Where is the smoke?  The darkness and fog which used to make these places a refuge and peek into hell is gone.  Missing memories of yesterday.  Missing the breath of a tainted holiday, I’m here now.

Lost and soon forgotten I live.  Replaying re-runs of Good Times, fooling memory into bliss.  Each day I live like this. These still framed memories.. They still remind me of what we were, and what we had; these fading memories.

These faces, etchings of what defines naturally obtainable.  Gorgeous, classy never.  Parts complete, senses destroyed.  Cannot comprehend, reflect sorrow and denial.  I’m going to blackout and evade the end; escape and return home.

Whiskey and wasted talents, wandering around until you’re dead.  Where is the prodigy?  Hidden and broken, in desperate need of glue

Ridiculous. Delivery is soon.  End of style and pizazz; so non-existent.  They give stares of incompatibility, and the air is turning blue.  I play with the cold and forget these memories.

Will you remember the styles?  The body, shapes which don’t forgive. So please die and cry for me. Wishing wanting never. Intrigued and insightful.  Reality = truth, and you are nothing.  The mannerisms are the same for each poison dealer.  Same for the deliverer.  The dealer dances and the deliverer scowls.  They must have attention deficit hyperactivity disorder  (ADHD), because they can’t stop moving!

I will turn gray, fade away and decay.  So I must live for now before it is too late, and this is why I must go. Why do I look?  It’s only human, Jack.  It does destroy you more though. I doesn’t matter, I just saw the future, and read that I’m already dead.

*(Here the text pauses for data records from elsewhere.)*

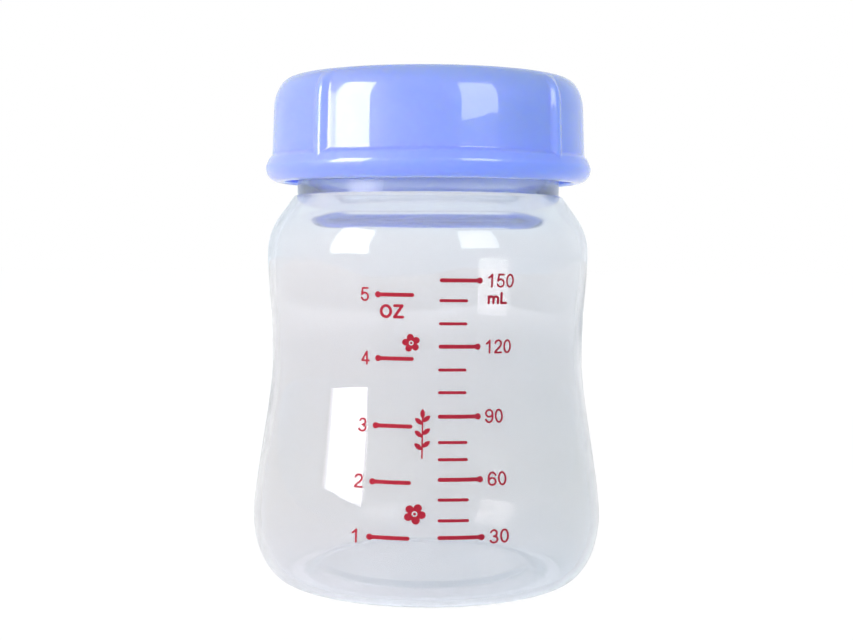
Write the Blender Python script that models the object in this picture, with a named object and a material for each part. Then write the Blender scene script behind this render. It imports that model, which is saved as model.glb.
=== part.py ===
"""A milk storage bottle with a screw cap and a sealing disc, in metres, +Z up.

The origin is at the centre of the standing ring. The bottle is a thin moulded shell turned about Z, with a recessed
base, a belly, a waist, a rounded shoulder and a straight neck. The disc lies on the neck's rim with its dish in the
mouth. The cap goes over both: it has a rounded top, four grip ribs, a round bead at its foot and, inside, a small bead
that holds the disc when the cap is lifted.
"""

import math

import bmesh
import bpy

# Neck of the bottle, which the shell and the closure take their radii from
NECK_RADIUS = 0.0249
NECK_LENGTH = 0.0187
NECK_WALL = 0.0018
RIM_ROUND = 0.0005

# Shell of the bottle, each radius stepped from the one above it and each height from the one below
COLLAR_LEDGE = 0.0006  # step from the neck out to the shoulder
SHOULDER_WIDTH = 0.0050
WAIST_DEPTH = 0.0009
BELLY_SWELL = 0.00365
FOOT_REACH = 0.00705  # from the standing ring's edge out to the belly
BELLY_HEIGHT = 0.0125
WAIST_RISE = 0.0292
UPPER_RISE = 0.0209
SHOULDER_RISE = 0.0103
SHOULDER_BEND = 0.0108
WALL = 0.0013

# Base of the bottle
FOOT_RING_WIDTH = 0.0024
BASE_BEND_WIDTH = 0.0048
BASE_RECESS = 0.0016

# Sealing disc
SEAT_GAP = 0.0003  # between pieces that rest on each other
DISC_THICKNESS = 0.0012
DISC_DISH_DEPTH = 0.0022
DISC_DISH_LEAN = 0.0006  # how far the dish's side leans in towards its floor
DISC_BORE_CLEARANCE = 0.0004
DISC_EDGE_ROUND = 0.0003

# Inside of the cap
THREAD_ROOM = 0.0027  # between the neck and the cap's bore
HOLD_CLEARANCE = 0.0008  # between the neck and the bead that holds the disc
HOLD_REACH = 0.0005  # how far that bead reaches under the disc
HOLD_RISE = 0.0006  # height of each of its flanks
SEAT_TAPER = 0.0020  # height of the cone from there out to the bore
MOUTH_CHAMFER = 0.0004
MOUTH_LAND = 0.0002

# Outside of the cap
CAP_WALL = 0.0021
CAP_TOP_WALL = 0.0016
CAP_LEAN = 0.0003  # how far the wall leans in from its foot to the corner
CORNER_INSET = 0.0037
CORNER_DROP = 0.0061
SKIRT_GAP = 0.0025  # between the bottle's collar and the cap
BEAD_PROUD = 0.0012
BEAD_DROP = 0.00265  # from the bead's widest line down to the underside
BEAD_RISE = 0.0029  # and up to the wall

# Grip ribs
RIB_COUNT = 4
RIB_WIDTH = 0.0042
RIB_PROUD = 0.0008
RIB_TURN = math.radians(5.1)  # how far the ribs stand past the diagonals
RIB_FADE_SHARES = (0.15, 0.80)  # of the corner's quarter turn, where a rib starts to sink and where it is gone

# Shares of a span's height that its two handles take, from its lower end to its upper end
BELLY_TO_WAIST_SHARES = (0.16, 0.16)
WAIST_TO_UPPER_SHARES = (0.58, 0.29)
BEAD_TO_WALL_SHARES = (0.60, 0.25)
BASE_BEND_SHARES = (0.50, 0.50)
LARGEST_BEND_SHARE = 0.98  # of the bend that would reach the collar itself

# Fineness
COLUMNS = 60
RIB_COLUMNS = 6
SPAN_STEPS = 6
ROUND_STEPS = 6
EDGE_STEPS = 2
SHARP_EDGE = math.radians(35)
SAME_POINT = 0.000001

# Radii and heights that follow from the sizes above
QUARTER_TURN = math.pi / 2
FULL_TURN = 2 * math.pi
BORE_RADIUS = NECK_RADIUS - NECK_WALL
COLLAR_RADIUS = NECK_RADIUS + COLLAR_LEDGE
UPPER_RADIUS = COLLAR_RADIUS + SHOULDER_WIDTH
WAIST_RADIUS = UPPER_RADIUS - WAIST_DEPTH
BELLY_RADIUS = WAIST_RADIUS + BELLY_SWELL
FOOT_RADIUS = BELLY_RADIUS - FOOT_REACH
WAIST_HEIGHT = BELLY_HEIGHT + WAIST_RISE
UPPER_HEIGHT = WAIST_HEIGHT + UPPER_RISE
COLLAR_HEIGHT = UPPER_HEIGHT + SHOULDER_RISE
RIM_HEIGHT = COLLAR_HEIGHT + NECK_LENGTH
DISC_HEIGHT = RIM_HEIGHT + SEAT_GAP
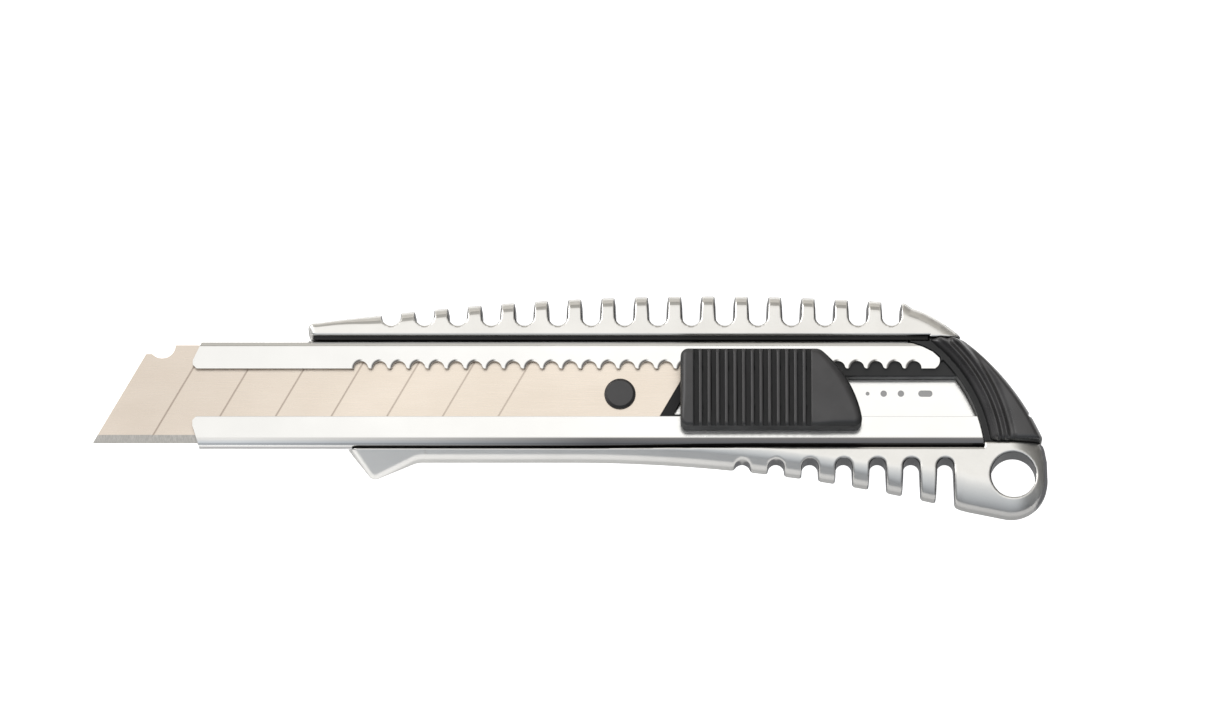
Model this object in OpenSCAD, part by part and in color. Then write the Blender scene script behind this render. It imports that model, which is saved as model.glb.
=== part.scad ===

Wow, all these words and no recollection of the source.  It’s in my handwriting though, some matted with what could be tears or alcohol. Probably both.  I’ll come back to this when I have enough breadcrumbs to make a marble rye loaf.  That was just an mediocre, somewhat appetizing watercress finger sandwich.

My hands won’t stop shaking though, so whatever this is, must be related to why I’m marooned here. Fuck, I’m out of razors, and I’m in desperate need of a shave.